▶ Stated goal
Copy the full set of lines exactly as given.

[begin Dataset excerpts]

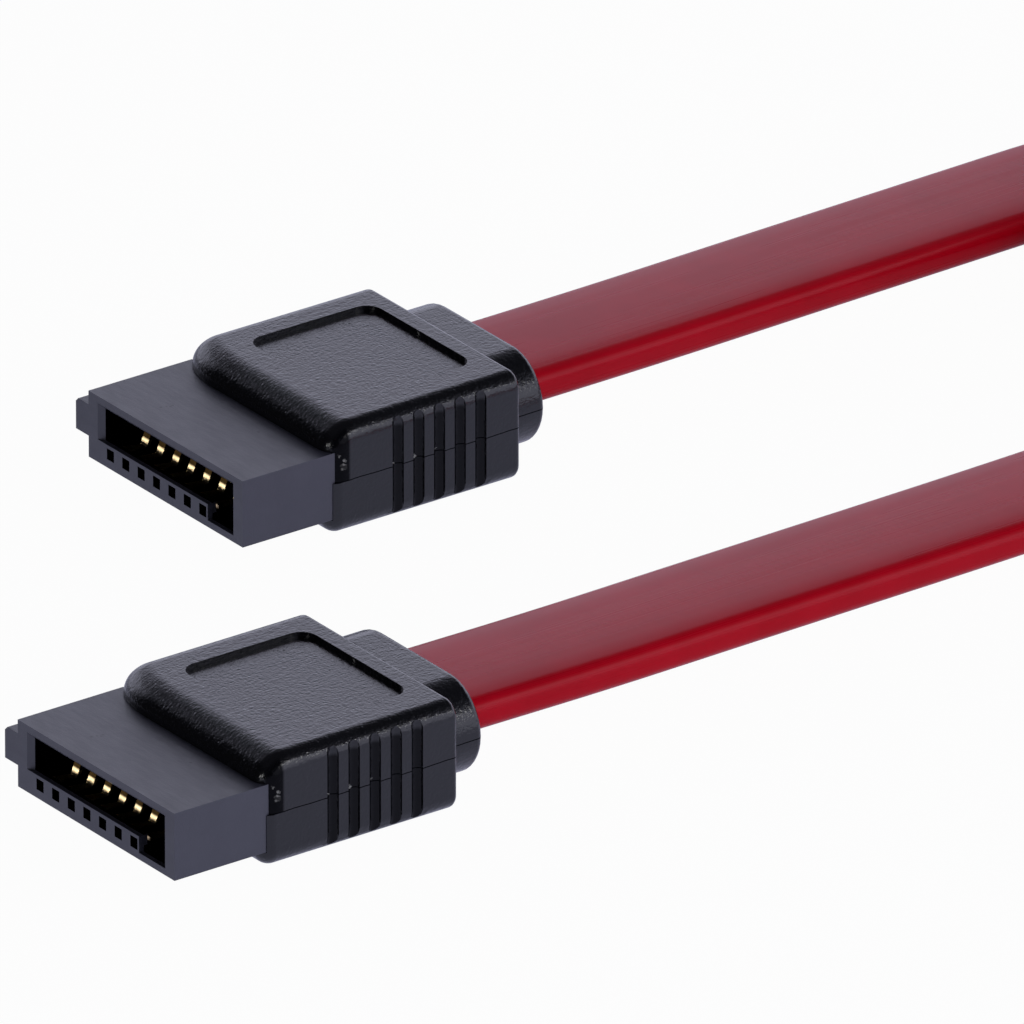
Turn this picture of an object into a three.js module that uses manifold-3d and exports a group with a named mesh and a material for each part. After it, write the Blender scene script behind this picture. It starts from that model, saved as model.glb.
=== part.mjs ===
import * as THREE from 'three';
import { mergeVertices } from 'three/addons/utils/BufferGeometryUtils.js';
import Module from 'manifold-3d';

// A flat data cable with a straight seven-contact plug moulded on each end.
// Millimetres, +Z up. The plugs lie on z = 0 with their mating faces to -Y, and the origin is
// the middle of the two plugs' footprint. Slack cable is folded into a hank beyond the plugs.

// Contacts
const contactCount = 7;
const contactPitch = 1.27;
const contactWidth = 0.5;
const contactThickness = 0.2;
const contactRowShift = -0.74;     // middle of the row, from the housing's centre line
const contactTailLength = 1.6;     // solder tail behind the housing
const contactTailHeight = 0.7;     // middle of the tail over the housing's underside
const contactTipHeight = 0.78;
const contactCrestHeight = 1.75;
const contactToe = 2;              // where the ramp starts, behind the mating face
const contactCrest = 2.55;         // where the ramp ends
const contactClearance = 0.06;

// Housing
const housingWidth = 12.7;
const housingHeight = 3.5;
const housingReach = 5;            // mating face to overmould
const housingSideReach = 5.45;     // mating face to the step in the right side
const housingSeat = 1.1;           // wide part held in the overmould's front
const seatInset = 0.35;            // the step in the right side
const housingDrop = 0.2;           // housing's middle under the overmould's middle
const slotWidth = 10.64;
const slotHeight = 1.67;
const slotDepth = 5;
const slotRoof = 0.63;             // wall over the slot
const keyWidth = 1.85;             // the short leg of the L at the slot's right end
const keyDrop = 0.85;
const leadIn = 0.27;               // chamfer along the mouth's left, top and right
const ledgeWall = 0.5;             // front wall of the contact well
const wellFloor = 0.42;
const wellEndWall = 0.42;          // between the slot's left end and the contact well
const windowWidth = 0.58;
const windowHeight = 0.58;
const windowMiddle = 0.73;         // over the housing's underside
const ribReach = 1.05;             // guide rib on the left side
const ribHeight = 1.67;
const ribBottom = 1.11;
const ribLength = 4.8;
const ribChamfer = 0.2;
const tangWidth = 11.1;            // rear of the housing, held in the overmould
const tangHeight = 2.7;
const tangLength = 3;              // from the overmould's front face

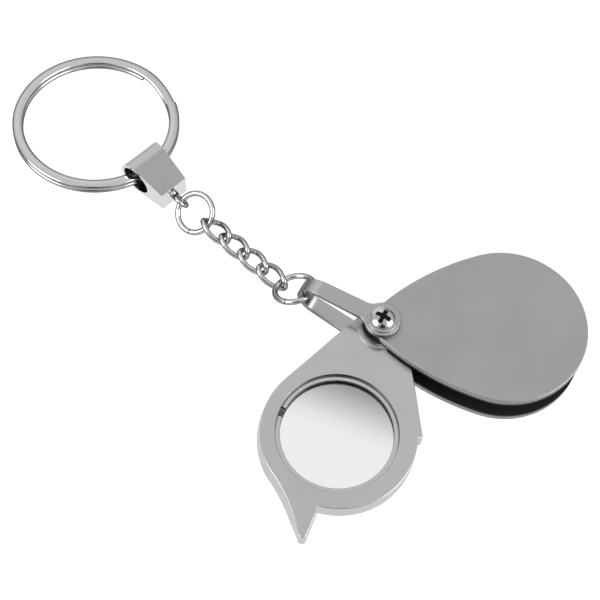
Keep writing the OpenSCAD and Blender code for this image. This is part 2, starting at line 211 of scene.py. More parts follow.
def soften(polygon, radius, steps=4):
    """Closed 2D outline with each corner turned into a curve that starts radius away from it.
    A list of radii gives each corner its own, and 0 leaves a corner sharp."""
    out = []
    n = len(polygon)
    radii = radius if isinstance(radius, (list, tuple)) else [radius] * n
    for i, here in enumerate(polygon):
        p = np.array(here, float)
        r = radii[i]
        if r <= 0:
            out.append(p)
            continue
        to_last = unit(np.array(polygon[i - 1], float) - p)
        to_next = unit(np.array(polygon[(i + 1) % n], float) - p)
        for k in range(steps + 1):
            t = k / steps
            out.append(p + r * ((1 - t) ** 2 * to_last + t ** 2 * to_next))
    return np.array(out)


def turned(name, node, material, outline, centre, seg=96, sharp=30):
    """Ring of material turned from a closed outline of (radius, height) about a vertical axis."""
    turns = np.arange(seg) * 2 * math.pi / seg
    verts = [(centre[0] + r * math.cos(a), centre[1] + r * math.sin(a), z)
             for r, z in outline for a in turns]
    return put(name, verts, net(len(outline), seg, True), node, material, sharp)


def lids(rows, seg):
    """Faces that close the first and last ring of a net."""
    return [tuple(range(seg)), tuple(range((rows - 1) * seg, rows * seg))[::-1]]


def mark_shade(piece, values):
    """Gives each vertex its value of the attribute by which metal() paints shade."""
    attribute = piece.data.attributes.new("shade", "FLOAT", "POINT")
    attribute.data.foreach_set("value", np.array(values, np.float32))


def tube(line, section, closed):
    """Vertices and faces of a swept wire; line holds (place, sideways, up) for each station."""
    verts = [p + u * across + v * up for p, across, up in line for u, v in section]
    m, n = len(section), len(line)
    faces = net(n, m, closed)
    if not closed:
        faces += lids(n, m)
    return verts, faces


def wire_section(radius, sides=24):
    return [(radius * math.cos(a), radius * math.sin(a))
            for a in np.arange(sides) * 2 * math.pi / sides]


def inset(loop, amount):
    """Loop moved inwards by amount, corners mitred; amount may differ from point to point."""
    before, after = np.roll(loop, 1, 0), np.roll(loop, -1, 0)
    e1, e2 = loop - before, after - loop
    e1 /= np.linalg.norm(e1, axis=1)[:, None]
    e2 /= np.linalg.norm(e2, axis=1)[:, None]
    inward = np.stack([-(e1[:, 1] + e2[:, 1]), e1[:, 0] + e2[:, 0]], 1)
    size = np.linalg.norm(inward, axis=1)
    inward /= size[:, None]
    longest_mitre = 1.6
    mitre = np.minimum(2 / size, longest_mitre)
    return loop + inward * (mitre * amount)[:, None]


def slab(name, node, material, loop, edge, holes, flare=None, sharp=30):
    """Flat piece: an outline whose edge follows (inset, height) pairs from bottom to top, and
    turned holes, each (centre, [(radius, height) from top to bottom], sides).
    flare(loop) says how far the wall leans out at its foot."""
    z_low, z_high = edge[0][1], edge[-1][1]
    verts, faces = [], []
    for depth, z in edge:
        amount = np.full(len(loop), float(depth))
        if flare is not None:
            amount = amount - flare(loop) * (z_high - z) / (z_high - z_low)
        verts += [(x, y, z) for x, y in inset(loop, amount)]
    n = len(loop)
    faces += net(len(edge), n)
    tops = [list(range((len(edge) - 1) * n, len(edge) * n))]
    bottoms = [list(range(n))]
    for (cx, cy), profile, seg in holes:
        first = len(verts)
        turns = -np.arange(seg) * 2 * math.pi / seg
        verts += [(cx + r * math.cos(a), cy + r * math.sin(a), z) for r, z in profile for a in turns]
        faces += [tuple(first + i for i in f) for f in net(len(profile), seg)]
        tops.append(list(range(first, first + seg)))
        bottoms.append(list(range(len(verts) - seg, len(verts))))
    for rims in (tops, bottoms):
        flat = [i for rim in rims for i in rim]
        for tri in tessellate_polygon([[Vector(verts[i]) for i in rim] for rim in rims]):
            faces.append(tuple(flat[i] for i in tri))
    piece = put(name, verts, faces, node, material, sharp)
    level = 0.9999
    for face in piece.data.polygons:
        if abs(face.normal.z) > level:
            face.use_smooth = False
    return piece


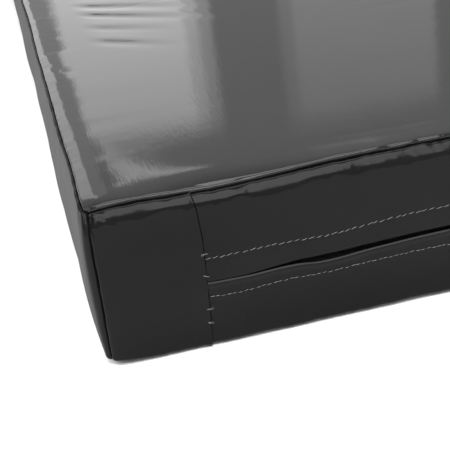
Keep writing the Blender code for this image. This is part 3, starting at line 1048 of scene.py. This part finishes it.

[end Dataset excerpts]

▶ Complete response
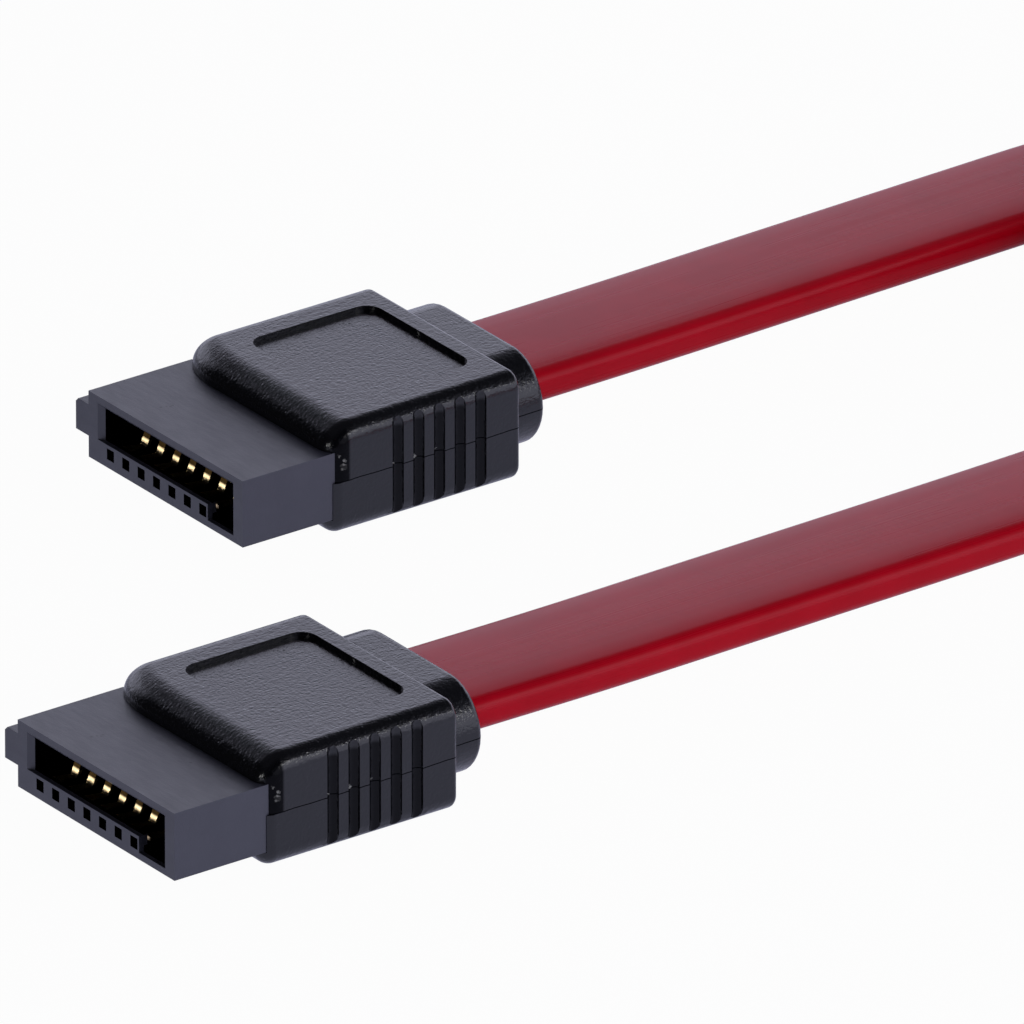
Turn this picture of an object into a three.js module that uses manifold-3d and exports a group with a named mesh and a material for each part. After it, write the Blender scene script behind this picture. It starts from that model, saved as model.glb.
=== part.mjs ===
import * as THREE from 'three';
import { mergeVertices } from 'three/addons/utils/BufferGeometryUtils.js';
import Module from 'manifold-3d';

// A flat data cable with a straight seven-contact plug moulded on each end.
// Millimetres, +Z up. The plugs lie on z = 0 with their mating faces to -Y, and the origin is
// the middle of the two plugs' footprint. Slack cable is folded into a hank beyond the plugs.

// Contacts
const contactCount = 7;
const contactPitch = 1.27;
const contactWidth = 0.5;
const contactThickness = 0.2;
const contactRowShift = -0.74;     // middle of the row, from the housing's centre line
const contactTailLength = 1.6;     // solder tail behind the housing
const contactTailHeight = 0.7;     // middle of the tail over the housing's underside
const contactTipHeight = 0.78;
const contactCrestHeight = 1.75;
const contactToe = 2;              // where the ramp starts, behind the mating face
const contactCrest = 2.55;         // where the ramp ends
const contactClearance = 0.06;

// Housing
const housingWidth = 12.7;
const housingHeight = 3.5;
const housingReach = 5;            // mating face to overmould
const housingSideReach = 5.45;     // mating face to the step in the right side
const housingSeat = 1.1;           // wide part held in the overmould's front
const seatInset = 0.35;            // the step in the right side
const housingDrop = 0.2;           // housing's middle under the overmould's middle
const slotWidth = 10.64;
const slotHeight = 1.67;
const slotDepth = 5;
const slotRoof = 0.63;             // wall over the slot
const keyWidth = 1.85;             // the short leg of the L at the slot's right end
const keyDrop = 0.85;
const leadIn = 0.27;               // chamfer along the mouth's left, top and right
const ledgeWall = 0.5;             // front wall of the contact well
const wellFloor = 0.42;
const wellEndWall = 0.42;          // between the slot's left end and the contact well
const windowWidth = 0.58;
const windowHeight = 0.58;
const windowMiddle = 0.73;         // over the housing's underside
const ribReach = 1.05;             // guide rib on the left side
const ribHeight = 1.67;
const ribBottom = 1.11;
const ribLength = 4.8;
const ribChamfer = 0.2;
const tangWidth = 11.1;            // rear of the housing, held in the overmould
const tangHeight = 2.7;
const tangLength = 3;              // from the overmould's front face

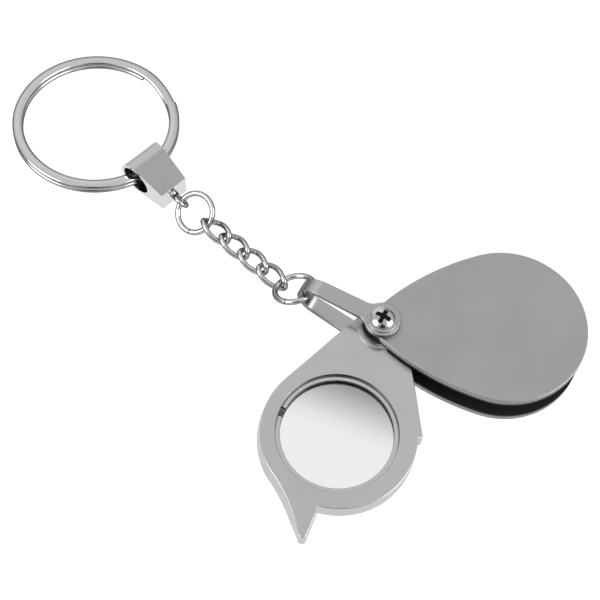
Keep writing the OpenSCAD and Blender code for this image. This is part 2, starting at line 211 of scene.py. More parts follow.
def soften(polygon, radius, steps=4):
    """Closed 2D outline with each corner turned into a curve that starts radius away from it.
    A list of radii gives each corner its own, and 0 leaves a corner sharp."""
    out = []
    n = len(polygon)
    radii = radius if isinstance(radius, (list, tuple)) else [radius] * n
    for i, here in enumerate(polygon):
        p = np.array(here, float)
        r = radii[i]
        if r <= 0:
            out.append(p)
            continue
        to_last = unit(np.array(polygon[i - 1], float) - p)
        to_next = unit(np.array(polygon[(i + 1) % n], float) - p)
        for k in range(steps + 1):
            t = k / steps
            out.append(p + r * ((1 - t) ** 2 * to_last + t ** 2 * to_next))
    return np.array(out)


def turned(name, node, material, outline, centre, seg=96, sharp=30):
    """Ring of material turned from a closed outline of (radius, height) about a vertical axis."""
    turns = np.arange(seg) * 2 * math.pi / seg
    verts = [(centre[0] + r * math.cos(a), centre[1] + r * math.sin(a), z)
             for r, z in outline for a in turns]
    return put(name, verts, net(len(outline), seg, True), node, material, sharp)


def lids(rows, seg):
    """Faces that close the first and last ring of a net."""
    return [tuple(range(seg)), tuple(range((rows - 1) * seg, rows * seg))[::-1]]


def mark_shade(piece, values):
    """Gives each vertex its value of the attribute by which metal() paints shade."""
    attribute = piece.data.attributes.new("shade", "FLOAT", "POINT")
    attribute.data.foreach_set("value", np.array(values, np.float32))


def tube(line, section, closed):
    """Vertices and faces of a swept wire; line holds (place, sideways, up) for each station."""
    verts = [p + u * across + v * up for p, across, up in line for u, v in section]
    m, n = len(section), len(line)
    faces = net(n, m, closed)
    if not closed:
        faces += lids(n, m)
    return verts, faces


def wire_section(radius, sides=24):
    return [(radius * math.cos(a), radius * math.sin(a))
            for a in np.arange(sides) * 2 * math.pi / sides]


def inset(loop, amount):
    """Loop moved inwards by amount, corners mitred; amount may differ from point to point."""
    before, after = np.roll(loop, 1, 0), np.roll(loop, -1, 0)
    e1, e2 = loop - before, after - loop
    e1 /= np.linalg.norm(e1, axis=1)[:, None]
    e2 /= np.linalg.norm(e2, axis=1)[:, None]
    inward = np.stack([-(e1[:, 1] + e2[:, 1]), e1[:, 0] + e2[:, 0]], 1)
    size = np.linalg.norm(inward, axis=1)
    inward /= size[:, None]
    longest_mitre = 1.6
    mitre = np.minimum(2 / size, longest_mitre)
    return loop + inward * (mitre * amount)[:, None]


def slab(name, node, material, loop, edge, holes, flare=None, sharp=30):
    """Flat piece: an outline whose edge follows (inset, height) pairs from bottom to top, and
    turned holes, each (centre, [(radius, height) from top to bottom], sides).
    flare(loop) says how far the wall leans out at its foot."""
    z_low, z_high = edge[0][1], edge[-1][1]
    verts, faces = [], []
    for depth, z in edge:
        amount = np.full(len(loop), float(depth))
        if flare is not None:
            amount = amount - flare(loop) * (z_high - z) / (z_high - z_low)
        verts += [(x, y, z) for x, y in inset(loop, amount)]
    n = len(loop)
    faces += net(len(edge), n)
    tops = [list(range((len(edge) - 1) * n, len(edge) * n))]
    bottoms = [list(range(n))]
    for (cx, cy), profile, seg in holes:
        first = len(verts)
        turns = -np.arange(seg) * 2 * math.pi / seg
        verts += [(cx + r * math.cos(a), cy + r * math.sin(a), z) for r, z in profile for a in turns]
        faces += [tuple(first + i for i in f) for f in net(len(profile), seg)]
        tops.append(list(range(first, first + seg)))
        bottoms.append(list(range(len(verts) - seg, len(verts))))
    for rims in (tops, bottoms):
        flat = [i for rim in rims for i in rim]
        for tri in tessellate_polygon([[Vector(verts[i]) for i in rim] for rim in rims]):
            faces.append(tuple(flat[i] for i in tri))
    piece = put(name, verts, faces, node, material, sharp)
    level = 0.9999
    for face in piece.data.polygons:
        if abs(face.normal.z) > level:
            face.use_smooth = False
    return piece


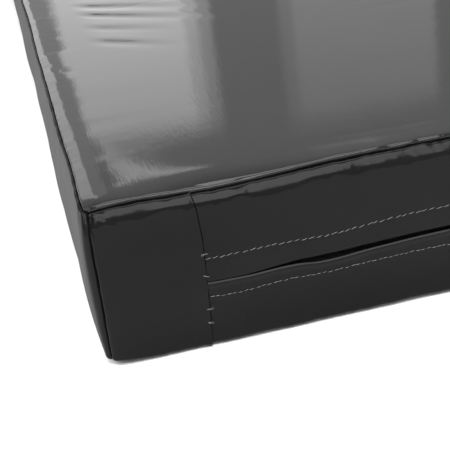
Keep writing the Blender code for this image. This is part 3, starting at line 1048 of scene.py. This part finishes it.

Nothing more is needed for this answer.